Tortue géante d’Aldabra : L’histoire rocambolesque d’un retour à Madagascar

La tortue d’Aldabra a été réintroduite à Madagascar en 2018. Cette deuxième plus grande espèce de tortue terrestre au monde, après la tortue géante des Galapagos, s’est reproduite depuis. L’on comptabilise 152 tortues qui ont éclos pendant ces cinq dernières années.

Toutes les tortues géantes de Madagascar ont été exterminées par les chasseurs il y a de cela six cents ans. La tortue d’Aldabra descend directement des ancêtres de l’Aldabrachelys abrupta, l’une des deux espèces de tortues géantes qui ont habité Madagascar pendant 15 millions d’années.

600 ans après leur disparition, les tortues géantes de Madagascar font leur retour au pays. L’histoire est fascinante et donne espoir quant à la survie des espèces endémiques et en danger d’extinction, de la Grande île. Tout commence par un projet lancé il y a de cela six ans et dont l’objectif est « de ramener des tortues géantes à Madagascar ». Le projet était mené grâce à une collaboration étroite entre le gouvernement malgache de l’époque et un groupe de travail qui a vu la participation de Miguel Pedrono, spécialiste des tortues. Un premier groupe composé de douze tortues (12) composé de cinq mâles et de sept femelles ont ainsi été ramenées d’Aldabra, une île située à 1000 km au sud-ouest des Seychelles.

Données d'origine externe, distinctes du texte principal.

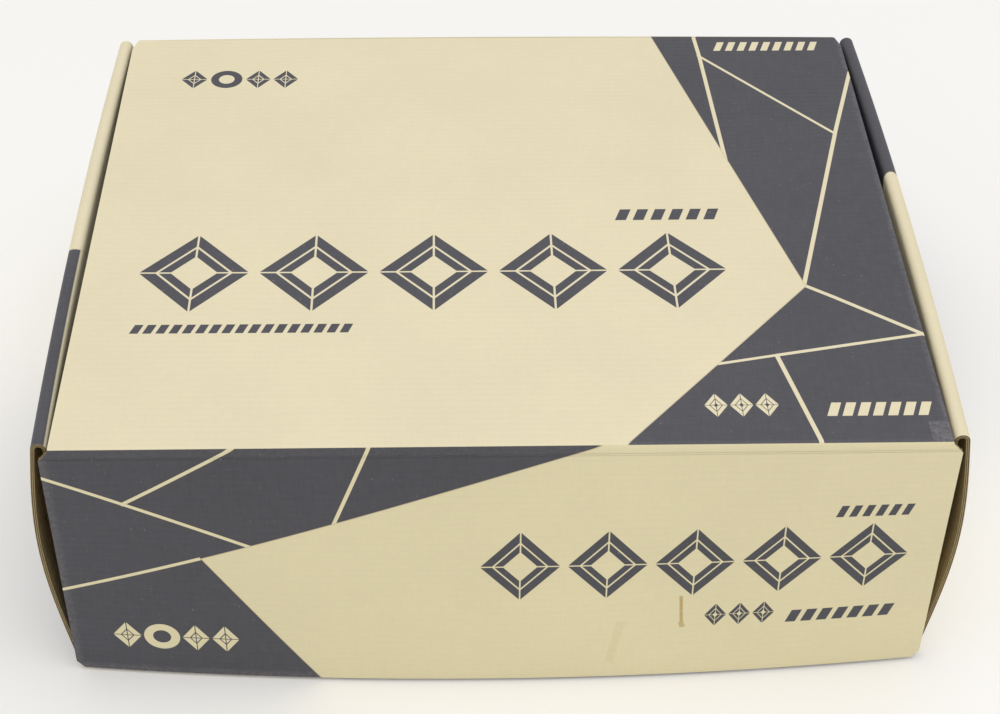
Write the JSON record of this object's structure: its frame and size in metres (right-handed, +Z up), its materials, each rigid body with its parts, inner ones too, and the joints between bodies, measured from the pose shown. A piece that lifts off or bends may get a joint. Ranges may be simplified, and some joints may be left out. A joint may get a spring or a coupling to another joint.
{
  "type": "boxed coaxial car speaker pair",
  "caption": "Retail carton with an opening lid and front flap, holding oval three-way coaxial car speakers in a die-cut insert with their screws and clips.",
  "frame": {"origin": "middle of the carton's underside, on the surface it stands on", "axes": "+X to the right seen from the front flap, +Y from the front flap to the rear crease, +Z up"},
  "size_m": [0.3614, 0.2928, 0.1221],
  "materials": {
    "printed_board": "offset-printed corrugated board, cream with charcoal shapes, matte with a fine linen grain",
    "kraft_board": "unprinted brown corrugated board",
    "leaflet_paper": "plain folded paper, unprinted",
    "black_zinc": "black zinc plating",
    "clip_steel": "spring steel, bright zinc",
    "basket_paint": "black powder coat on pressed steel",
    "gasket_foam": "matte black foam",
    "surround_rubber": "satin black butyl rubber",
    "cone_pulp": "moulded mineral-filled cone with a fine grain",
    "spider_cloth": "resin-dipped woven cloth",
    "former_kapton": "aluminium former with copper winding",
    "zinc_plate": "zinc-plated turned steel",
    "ferrite": "sintered ferrite, dark grey",
    "pod_plastic": "black textured moulding",
    "ring_aluminium": "spun bright aluminium",
    "midrange_film": "pressed polymer film",
    "dome_metal": "metallised film dome",
    "phenolic_board": "brown phenolic laminate",
    "terminal_brass": "plated brass blades",
    "capacitor_sleeve": "shrink sleeve, dark blue",
    "tinsel_copper": "braided copper lead"
  },
  "bodies": {
    "carton": {"base_panel": "kraft_board", "front_wall": "kraft_board", "rear_wall": "printed_board", "side_wall_left": "printed_board", "side_wall_right": "printed_board", "corner_flaps_front": "kraft_board", "corner_flaps_rear": "kraft_board", "insert_deck": "kraft_board", "leaflet": "leaflet_paper", "mounting_screws": "black_zinc", "speed_clips": "clip_steel", "basket_left": "basket_paint", "gasket_left": "gasket_foam", "surround_left": "surround_rubber", "spider_left": "spider_cloth", "top_plate_left": "zinc_plate", "magnet_left": "ferrite", "back_plate_left": "zinc_plate", "tweeter_post_left": "black_zinc", "driver_pod_left": "pod_plastic", "pod_rings_left": "ring_aluminium", "midrange_cone_left": "midrange_film", "tweeter_dome_left": "dome_metal", "driver_magnets_left": "zinc_plate", "terminal_board_left": "phenolic_board", "terminals_left": "terminal_brass", "capacitor_left": "capacitor_sleeve", "tinsel_leads_left": "tinsel_copper", "basket_right": "basket_paint", "gasket_right": "gasket_foam", "surround_right": "surround_rubber", "spider_right": "spider_cloth", "top_plate_right": "zinc_plate", "magnet_right": "ferrite", "back_plate_right": "zinc_plate", "tweeter_post_right": "black_zinc", "driver_pod_right": "pod_plastic", "pod_rings_right": "ring_aluminium", "midrange_cone_right": "midrange_film", "tweeter_dome_right": "dome_metal", "driver_magnets_right": "zinc_plate", "terminal_board_right": "phenolic_board", "terminals_right": "terminal_brass", "capacitor_right": "capacitor_sleeve", "tinsel_leads_right": "tinsel_copper"},
    "lid": {"lid_panel": "printed_board"},
    "front_flap": {"front_flap": "printed_board", "flap_ears": "kraft_board"},
    "cone_left": {"cone_left": "cone_pulp", "voice_coil_left": "former_kapton"},
    "cone_right": {"cone_right": "cone_pulp", "voice_coil_right": "former_kapton"}
  },
  "joints": [
    {"name": "lid_hinge", "type": "hinge", "parent": "carton", "child": "lid", "pos_m": [0, 0.14195, 0.1204], "axis": [-1, 0, 0], "range_deg": [0, 120]},
    {"name": "front_flap_fold", "type": "hinge", "parent": "lid", "child": "front_flap", "pos_m": [0, -0.14195, 0.1204], "axis": [-1, 0, 0], "range_deg": [0, 90]},
    {"name": "cone_left_travel", "type": "slide", "parent": "carton", "child": "cone_left", "axis": [0, 0, 1], "range_m": [-0.004, 0.004], "stiffness_N_per_m": 2000, "deforming": ["surround_left", "spider_left", "tinsel_leads_left"]},
    {"name": "cone_right_travel", "type": "slide", "parent": "carton", "child": "cone_right", "axis": [0, 0, 1], "range_m": [-0.004, 0.004], "stiffness_N_per_m": 2000, "deforming": ["surround_right", "spider_right", "tinsel_leads_right"]}
  ]
}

Une fois à Madagascar, elles ont été réintroduites dans la réserve d’Anjajavy, au nord-ouest du pays. À en croire Grant Joseph, chercheur à l’Institut Fitz Patrick d’ornithologie africaine, Département des sciences biologiques de l’Université du Cap, Afrique du Sud, la réintroduction de ces espèces dans la réserve d’Anjajavy s’est faite de la façon « moins intimidante que prévu ». Le scientifique avance les fruits des reproductions naturelles des premiers individus réintroduits dans la Grande île. « Deux bébés sont nés l’année suivant leur arrivée à Madagascar et au cours des cinq dernières années, 152 autres tortues ont éclos ».

Repeupler une espèce disparue

Outre la réintroduction des tortues géantes à Madagascar, le projet initié depuis 2018 ambitionne également de garantir la survie de cette espèce. Pour ce faire, les scientifiques misent sur la mécanique de la reproduction naturelle ainsi qu’une attention particulière portée aux bébés tortues. Plus précisément, afin de les protéger des prédateurs potentiels compte tenu de leur petite taille et de leur vulnérabilité. « Tous les bébés tortues ont été emmenés vivre dans une pépinière de tortues à Anjajavy peu après leur naissance, et ils seront relâchés dans la nature une fois que leurs carapaces seront suffisamment grandes pour les protéger des prédateurs ».

L’idée serait de garder les bébés tortues dans un environnement similaire à celui dans lequel elles seront relâchées, le temps qu’ils développent des compétences de recherche de nourriture pour assurer leur survie une fois relâché. Avec toutes ces initiatives, le projet espère avoir 500 tortues géantes sauvages dans la réserve d’Anjajavy d’ici 2030 et environ 2000 d’ici 2040.

Acteurs de la régénération des forêts

« Nous pensons que la réintroduction de la tortue accélérera considérablement la croissance des forêts et des zones boisées ». Ces propos pleins d’espoir de Joseph Grant soulignent l’importance de ces espèces dans la lutte pour la restauration des forêts malgaches. « Des études montrent que les forêts d’ébène sont revenues sur les îles Rodrigues et l’Île aux Aigrettes à Maurice après la réintroduction des tortues géantes » rajoute le scientifique comme pour appuyer la place prépondérante de ces espèces dans la sauvegarde de la biodiversité. Joseph Grant insiste ainsi sur les rôles de germinateur des graines que tiennent ces espèces.

Un rôle qui est indispensable dans la reproduction des arbres endémiques de la Grande île. Les tortues Aldabra jouent également un rôle d’anti incendie. « Les tortues atténuent les incendies en se nourrissant d’herbes sèches ou de feuilles sur le sol forestier, laissant ainsi moins de combustible sec disponible pour les incendies. Les forêts et zones boisées ombragées d’origine de Madagascar ont également limité la propagation des incendies ». Si les ancêtres de cette espèce ont quitté Madagascar pour les Seychelles il y a de cela quatre millions d’années et que les derniers individus datent de six cents ans, les spécimens réintroduits portent l’espoir qu’un jour, le pays sera regarni de ces tortues géantes. Ce, six cents ans après leur extermination née des activités humaines.